• **SOURCE MATERIAL**
----
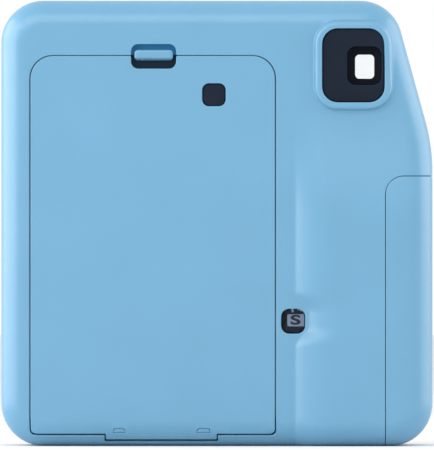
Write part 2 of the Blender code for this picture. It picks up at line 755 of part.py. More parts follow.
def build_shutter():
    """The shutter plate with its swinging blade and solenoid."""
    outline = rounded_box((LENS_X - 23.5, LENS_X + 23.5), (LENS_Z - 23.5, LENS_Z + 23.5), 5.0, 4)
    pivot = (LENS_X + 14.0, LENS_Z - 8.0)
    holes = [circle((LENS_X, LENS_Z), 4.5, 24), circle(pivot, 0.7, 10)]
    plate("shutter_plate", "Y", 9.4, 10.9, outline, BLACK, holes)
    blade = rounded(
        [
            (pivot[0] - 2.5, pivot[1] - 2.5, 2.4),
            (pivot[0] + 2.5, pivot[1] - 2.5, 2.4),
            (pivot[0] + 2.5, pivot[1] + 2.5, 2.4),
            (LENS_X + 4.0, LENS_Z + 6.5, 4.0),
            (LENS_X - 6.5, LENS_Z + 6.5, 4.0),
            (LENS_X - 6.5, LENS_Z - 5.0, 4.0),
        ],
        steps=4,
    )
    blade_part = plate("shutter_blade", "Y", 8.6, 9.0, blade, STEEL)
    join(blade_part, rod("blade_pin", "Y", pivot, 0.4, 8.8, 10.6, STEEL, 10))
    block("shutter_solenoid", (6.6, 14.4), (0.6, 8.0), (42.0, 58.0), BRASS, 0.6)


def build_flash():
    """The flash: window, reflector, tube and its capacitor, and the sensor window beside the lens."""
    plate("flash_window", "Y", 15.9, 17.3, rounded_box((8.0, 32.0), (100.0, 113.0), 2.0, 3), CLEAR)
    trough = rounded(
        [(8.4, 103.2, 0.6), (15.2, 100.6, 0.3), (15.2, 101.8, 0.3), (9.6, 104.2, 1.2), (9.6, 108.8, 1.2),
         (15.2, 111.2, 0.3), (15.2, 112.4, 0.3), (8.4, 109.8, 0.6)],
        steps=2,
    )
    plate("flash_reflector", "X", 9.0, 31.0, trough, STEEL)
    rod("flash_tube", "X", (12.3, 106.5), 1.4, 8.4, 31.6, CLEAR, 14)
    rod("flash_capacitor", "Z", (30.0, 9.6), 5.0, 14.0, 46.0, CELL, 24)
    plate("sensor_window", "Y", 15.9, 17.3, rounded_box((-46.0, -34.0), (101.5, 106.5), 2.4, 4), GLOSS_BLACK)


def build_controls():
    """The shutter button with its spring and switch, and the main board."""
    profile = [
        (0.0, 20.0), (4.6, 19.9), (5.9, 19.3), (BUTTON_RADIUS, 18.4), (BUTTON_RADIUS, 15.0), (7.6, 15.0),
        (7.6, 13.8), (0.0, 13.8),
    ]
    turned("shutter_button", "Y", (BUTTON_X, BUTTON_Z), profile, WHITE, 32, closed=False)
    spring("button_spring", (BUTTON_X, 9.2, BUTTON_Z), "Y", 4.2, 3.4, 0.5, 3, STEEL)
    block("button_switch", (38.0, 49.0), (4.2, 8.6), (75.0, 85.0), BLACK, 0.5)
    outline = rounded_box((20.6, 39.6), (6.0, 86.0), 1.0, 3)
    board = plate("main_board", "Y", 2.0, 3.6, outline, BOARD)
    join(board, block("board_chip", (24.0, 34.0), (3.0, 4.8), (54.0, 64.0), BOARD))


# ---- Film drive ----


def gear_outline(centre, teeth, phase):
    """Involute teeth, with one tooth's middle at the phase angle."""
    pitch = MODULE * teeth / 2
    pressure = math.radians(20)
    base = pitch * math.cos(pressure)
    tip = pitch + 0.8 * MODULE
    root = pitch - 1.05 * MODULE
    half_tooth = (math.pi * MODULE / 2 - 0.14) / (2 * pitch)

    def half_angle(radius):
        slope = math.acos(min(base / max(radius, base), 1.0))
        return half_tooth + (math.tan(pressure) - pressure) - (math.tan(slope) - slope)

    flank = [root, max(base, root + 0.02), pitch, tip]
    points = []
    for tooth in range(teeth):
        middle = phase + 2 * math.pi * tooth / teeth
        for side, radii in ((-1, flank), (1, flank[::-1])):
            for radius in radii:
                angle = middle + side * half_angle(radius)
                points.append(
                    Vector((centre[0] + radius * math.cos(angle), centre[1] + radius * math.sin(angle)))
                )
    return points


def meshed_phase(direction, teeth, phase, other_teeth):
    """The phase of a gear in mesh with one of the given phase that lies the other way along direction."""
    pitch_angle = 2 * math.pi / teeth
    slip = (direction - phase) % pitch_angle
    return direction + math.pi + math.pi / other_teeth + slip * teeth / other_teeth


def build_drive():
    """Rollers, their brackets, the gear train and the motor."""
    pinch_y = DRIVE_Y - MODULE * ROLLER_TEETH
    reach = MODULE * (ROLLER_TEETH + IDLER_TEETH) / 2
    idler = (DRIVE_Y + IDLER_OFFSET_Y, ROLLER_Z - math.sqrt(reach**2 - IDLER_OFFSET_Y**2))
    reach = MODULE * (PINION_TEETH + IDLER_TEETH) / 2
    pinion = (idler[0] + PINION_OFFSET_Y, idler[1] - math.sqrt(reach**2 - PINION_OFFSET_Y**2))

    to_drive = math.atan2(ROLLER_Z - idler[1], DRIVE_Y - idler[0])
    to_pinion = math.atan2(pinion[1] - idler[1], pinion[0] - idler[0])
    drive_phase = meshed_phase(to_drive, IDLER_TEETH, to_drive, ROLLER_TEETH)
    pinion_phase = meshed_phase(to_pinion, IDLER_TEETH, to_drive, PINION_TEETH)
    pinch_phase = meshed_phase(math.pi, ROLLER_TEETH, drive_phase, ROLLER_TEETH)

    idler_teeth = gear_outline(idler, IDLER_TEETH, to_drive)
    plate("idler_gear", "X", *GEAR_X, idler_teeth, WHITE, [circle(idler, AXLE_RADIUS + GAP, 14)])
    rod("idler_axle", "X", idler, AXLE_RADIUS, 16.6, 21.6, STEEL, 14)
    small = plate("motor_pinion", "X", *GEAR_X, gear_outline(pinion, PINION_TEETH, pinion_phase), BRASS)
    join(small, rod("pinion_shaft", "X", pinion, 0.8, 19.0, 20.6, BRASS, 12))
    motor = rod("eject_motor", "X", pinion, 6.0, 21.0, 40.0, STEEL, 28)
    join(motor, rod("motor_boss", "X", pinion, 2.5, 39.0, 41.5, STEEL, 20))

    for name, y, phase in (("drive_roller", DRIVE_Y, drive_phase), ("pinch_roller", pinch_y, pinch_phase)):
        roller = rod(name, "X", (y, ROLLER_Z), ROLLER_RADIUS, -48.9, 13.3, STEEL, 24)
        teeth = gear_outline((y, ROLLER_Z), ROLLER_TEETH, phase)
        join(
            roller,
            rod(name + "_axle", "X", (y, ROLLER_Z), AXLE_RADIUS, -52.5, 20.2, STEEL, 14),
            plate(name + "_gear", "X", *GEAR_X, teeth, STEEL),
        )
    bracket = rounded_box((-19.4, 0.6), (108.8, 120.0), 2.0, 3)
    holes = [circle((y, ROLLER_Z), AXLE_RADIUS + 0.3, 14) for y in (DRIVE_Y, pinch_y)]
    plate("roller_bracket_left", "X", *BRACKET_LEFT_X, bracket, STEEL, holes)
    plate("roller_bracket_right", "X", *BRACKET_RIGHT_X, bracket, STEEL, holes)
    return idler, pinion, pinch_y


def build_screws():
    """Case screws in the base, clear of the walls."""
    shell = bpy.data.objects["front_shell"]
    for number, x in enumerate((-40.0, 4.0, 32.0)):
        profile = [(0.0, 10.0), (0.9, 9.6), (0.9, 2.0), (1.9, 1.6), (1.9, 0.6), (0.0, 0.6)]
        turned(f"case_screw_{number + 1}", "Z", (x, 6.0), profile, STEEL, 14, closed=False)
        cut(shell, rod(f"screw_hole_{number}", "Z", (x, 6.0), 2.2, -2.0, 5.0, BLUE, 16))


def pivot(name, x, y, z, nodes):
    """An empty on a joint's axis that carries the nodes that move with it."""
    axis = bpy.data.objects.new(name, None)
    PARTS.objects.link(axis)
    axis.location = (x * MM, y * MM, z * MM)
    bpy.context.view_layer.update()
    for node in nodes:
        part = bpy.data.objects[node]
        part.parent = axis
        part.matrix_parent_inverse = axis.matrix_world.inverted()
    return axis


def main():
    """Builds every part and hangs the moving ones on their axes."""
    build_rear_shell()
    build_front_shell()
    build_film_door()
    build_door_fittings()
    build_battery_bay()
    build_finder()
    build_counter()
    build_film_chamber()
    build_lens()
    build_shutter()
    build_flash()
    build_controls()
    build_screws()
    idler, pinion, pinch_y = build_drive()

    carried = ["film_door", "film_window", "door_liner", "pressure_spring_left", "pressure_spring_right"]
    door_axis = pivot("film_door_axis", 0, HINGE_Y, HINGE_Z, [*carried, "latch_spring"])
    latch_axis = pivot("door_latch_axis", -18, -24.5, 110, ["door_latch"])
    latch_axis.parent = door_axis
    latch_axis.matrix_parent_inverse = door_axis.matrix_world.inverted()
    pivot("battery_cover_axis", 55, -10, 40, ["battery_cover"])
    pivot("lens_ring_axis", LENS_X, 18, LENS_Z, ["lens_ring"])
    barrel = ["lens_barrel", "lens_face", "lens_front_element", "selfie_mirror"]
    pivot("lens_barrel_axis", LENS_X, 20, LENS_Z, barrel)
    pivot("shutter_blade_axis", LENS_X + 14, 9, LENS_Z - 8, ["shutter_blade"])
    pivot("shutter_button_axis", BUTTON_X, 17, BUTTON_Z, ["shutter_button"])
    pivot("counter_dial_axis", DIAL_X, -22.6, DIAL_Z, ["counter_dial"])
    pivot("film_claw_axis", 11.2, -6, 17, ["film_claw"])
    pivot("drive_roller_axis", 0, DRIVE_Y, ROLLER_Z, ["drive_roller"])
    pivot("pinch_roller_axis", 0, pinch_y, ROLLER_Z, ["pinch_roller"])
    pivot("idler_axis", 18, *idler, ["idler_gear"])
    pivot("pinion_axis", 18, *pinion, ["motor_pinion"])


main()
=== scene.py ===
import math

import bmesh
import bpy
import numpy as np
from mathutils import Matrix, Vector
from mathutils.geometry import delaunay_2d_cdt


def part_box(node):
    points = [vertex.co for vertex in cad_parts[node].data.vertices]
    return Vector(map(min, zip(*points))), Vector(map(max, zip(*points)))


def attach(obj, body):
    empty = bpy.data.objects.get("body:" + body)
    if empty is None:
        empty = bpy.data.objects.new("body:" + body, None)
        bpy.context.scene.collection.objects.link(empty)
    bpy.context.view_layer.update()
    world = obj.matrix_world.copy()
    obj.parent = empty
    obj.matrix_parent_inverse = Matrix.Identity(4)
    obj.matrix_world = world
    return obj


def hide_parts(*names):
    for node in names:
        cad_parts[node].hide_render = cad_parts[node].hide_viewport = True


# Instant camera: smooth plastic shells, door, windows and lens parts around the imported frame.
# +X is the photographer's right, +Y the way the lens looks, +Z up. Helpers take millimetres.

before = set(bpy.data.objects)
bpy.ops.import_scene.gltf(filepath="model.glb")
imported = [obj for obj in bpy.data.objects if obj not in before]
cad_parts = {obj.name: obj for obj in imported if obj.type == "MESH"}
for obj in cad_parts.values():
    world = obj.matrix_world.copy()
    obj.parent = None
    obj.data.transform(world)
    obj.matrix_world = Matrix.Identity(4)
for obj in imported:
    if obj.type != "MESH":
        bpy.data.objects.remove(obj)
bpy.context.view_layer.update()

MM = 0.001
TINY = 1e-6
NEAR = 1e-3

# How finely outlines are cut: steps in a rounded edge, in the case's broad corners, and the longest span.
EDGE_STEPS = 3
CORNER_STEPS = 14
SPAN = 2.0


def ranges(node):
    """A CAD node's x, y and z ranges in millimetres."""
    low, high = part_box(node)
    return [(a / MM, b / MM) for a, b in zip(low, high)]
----
• **SET TASK**
Repeat word for word the stretch of lines from the one with "14, 9, LENS_Z" down to the one with "bpy.context.scene.collection.objects.link(empty)", both included.

• **RESPONSE BELOW**
    pivot("shutter_blade_axis", LENS_X + 14, 9, LENS_Z - 8, ["shutter_blade"])
    pivot("shutter_button_axis", BUTTON_X, 17, BUTTON_Z, ["shutter_button"])
    pivot("counter_dial_axis", DIAL_X, -22.6, DIAL_Z, ["counter_dial"])
    pivot("film_claw_axis", 11.2, -6, 17, ["film_claw"])
    pivot("drive_roller_axis", 0, DRIVE_Y, ROLLER_Z, ["drive_roller"])
    pivot("pinch_roller_axis", 0, pinch_y, ROLLER_Z, ["pinch_roller"])
    pivot("idler_axis", 18, *idler, ["idler_gear"])
    pivot("pinion_axis", 18, *pinion, ["motor_pinion"])


main()
=== scene.py ===
import math

import bmesh
import bpy
import numpy as np
from mathutils import Matrix, Vector
from mathutils.geometry import delaunay_2d_cdt


def part_box(node):
    points = [vertex.co for vertex in cad_parts[node].data.vertices]
    return Vector(map(min, zip(*points))), Vector(map(max, zip(*points)))


def attach(obj, body):
    empty = bpy.data.objects.get("body:" + body)
    if empty is None:
        empty = bpy.data.objects.new("body:" + body, None)
        bpy.context.scene.collection.objects.link(empty)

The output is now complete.